• WHAT IS ASKED: Can you print every record below exactly as written?

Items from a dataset
__________________________________________________

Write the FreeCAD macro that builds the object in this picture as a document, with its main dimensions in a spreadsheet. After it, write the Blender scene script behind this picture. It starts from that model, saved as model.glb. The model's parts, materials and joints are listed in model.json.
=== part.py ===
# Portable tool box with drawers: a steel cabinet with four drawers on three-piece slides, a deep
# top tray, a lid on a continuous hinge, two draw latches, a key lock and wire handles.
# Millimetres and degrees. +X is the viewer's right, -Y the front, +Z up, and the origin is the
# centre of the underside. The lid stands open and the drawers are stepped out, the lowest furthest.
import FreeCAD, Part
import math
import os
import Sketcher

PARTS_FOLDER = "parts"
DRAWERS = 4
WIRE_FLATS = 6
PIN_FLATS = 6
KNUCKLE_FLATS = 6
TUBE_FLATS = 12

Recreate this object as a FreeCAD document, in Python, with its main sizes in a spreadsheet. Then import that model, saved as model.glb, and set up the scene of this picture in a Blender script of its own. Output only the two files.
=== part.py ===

__________________________________________________

• REPLY TO THE TASK:
Write the FreeCAD macro that builds the object in this picture as a document, with its main dimensions in a spreadsheet. After it, write the Blender scene script behind this picture. It starts from that model, saved as model.glb. The model's parts, materials and joints are listed in model.json.
=== part.py ===
# Portable tool box with drawers: a steel cabinet with four drawers on three-piece slides, a deep
# top tray, a lid on a continuous hinge, two draw latches, a key lock and wire handles.
# Millimetres and degrees. +X is the viewer's right, -Y the front, +Z up, and the origin is the
# centre of the underside. The lid stands open and the drawers are stepped out, the lowest furthest.
import FreeCAD, Part
import math
import os
import Sketcher

PARTS_FOLDER = "parts"
DRAWERS = 4
WIRE_FLATS = 6
PIN_FLATS = 6
KNUCKLE_FLATS = 6
TUBE_FLATS = 12

Recreate this object as a FreeCAD document, in Python, with its main sizes in a spreadsheet. Then import that model, saved as model.glb, and set up the scene of this picture in a Blender script of its own. Output only the two files.
=== part.py ===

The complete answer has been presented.